I recommend recording not just the extremely logical beliefs, but also the experiences that led to them, even if they are not perfectly logically consistent. Be honest with yourself. If some experience or set of them has helped you theorize something, that was the source of the theory.
The roots are the life experiences that can alter generalization. Comparing them with others can make it clear when one of your beliefs is based on faulty induction from a limited set of experiences.
In Summary
The DABG is an incredible tool for self-improvement. If everyone did this, the world would be a more thoughtful and humble place.
So,
DO make a visual representation of your beliefs.
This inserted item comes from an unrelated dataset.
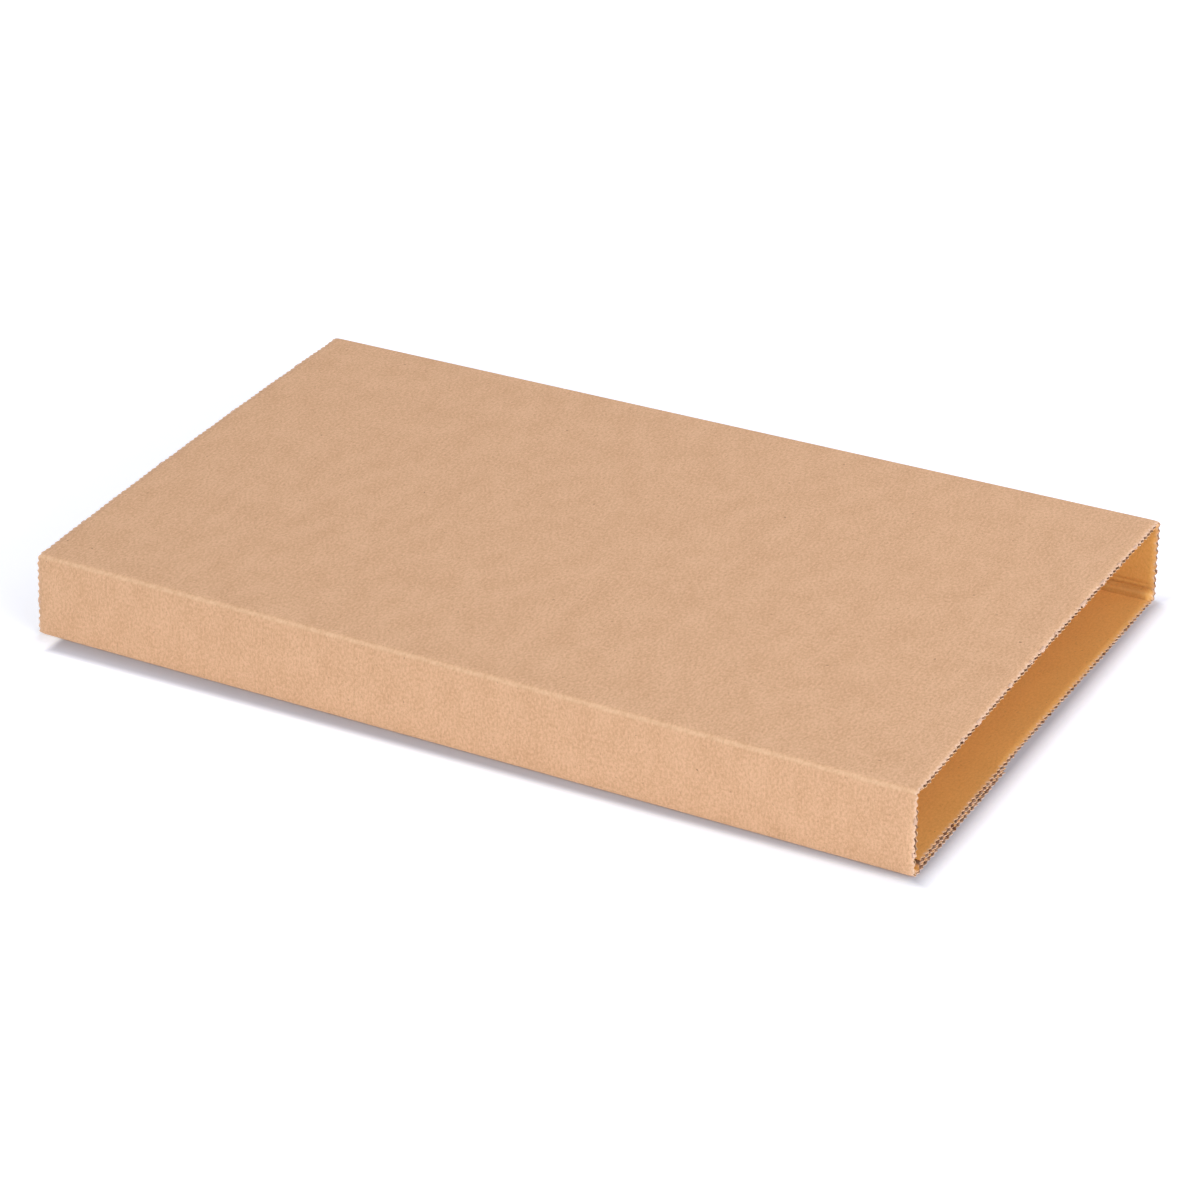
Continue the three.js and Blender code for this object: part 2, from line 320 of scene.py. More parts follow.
@dataclass
class Section:
    """The folded sheet seen from its end: five panels, four folds and a lap."""

    board: Board
    tube: Tube
    step: float = 0.1 * MM
    panels: list[Panel] = field(init=False)
    shift: Array = field(default_factory=partial(np.zeros, 3))

    def __post_init__(self) -> None:
        """Sets out the panels in the order of the blank, from the flap's free edge to the bottom's."""
        tube, board = self.tube, self.board
        near_foot, near_head = np.array([0.0, 0.0]), np.array([0.0, tube.wall_height])
        far_head, far_foot = np.array([tube.width, tube.wall_height]), np.array([tube.width, 0.0])
        free_edge = board.bead_reach + board.lap_crush_width + board.edge_gap
        lap_edge = tube.width - tube.flap
        sink = board.caliper + tube.glue
        wall = board.wall_crush()
        panel, lap = board.short_crush(board.crush_width / 2), board.short_crush(board.lap_crush_width)
        self.panels = [
            Panel(np.array([tube.flap, 0.0]), near_foot, np.zeros_like, end_crush=lap),
            Panel(near_foot, near_head, self.crown(tube.wall_bulge, tube.wall_height), wall, wall),
            Panel(near_head, far_head, self.crown(tube.top_crown, tube.width), panel, panel),
            Panel(far_head, far_foot, self.crown(tube.wall_bulge, tube.wall_height), wall, wall),
            Panel(far_foot, np.array([free_edge, 0.0]),
                  lambda distance: -sink * smoothstep(distance, board.fold_radius, lap_edge), panel),
        ]
        saving = (2 - math.pi / 2) * board.fold_radius
        blank = 0.0
        for each in self.panels:
            each.blank = blank
            blank += each.length - saving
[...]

DO update it often. DO rigorously ensure its consistency. But DO NOT attempt to squeeze it into a strict tree.
Notes
[A] In a directed graph, this is actually a consequence of being acyclic and nonempty.
[B] All islands need to have a first principle. By definition they will, but this seems like it still needs attention. There is a large difference between a belief without evidence and a principle without application. Be sure that the "first principle" is truly obvious.
[C] Now pause. Since I just got done spewing about critical rationalism, I had better explain that induction is impossible. All observations are theory laden so observations are actually propositions/assumptions. What is actually happening is that we are simply guessing and then refining our guesses when they seem wrong. Ok, that sounds much better. But either way it is often true that in order to reach first principles we first reason from specific experience and up toward theoretical generalizations.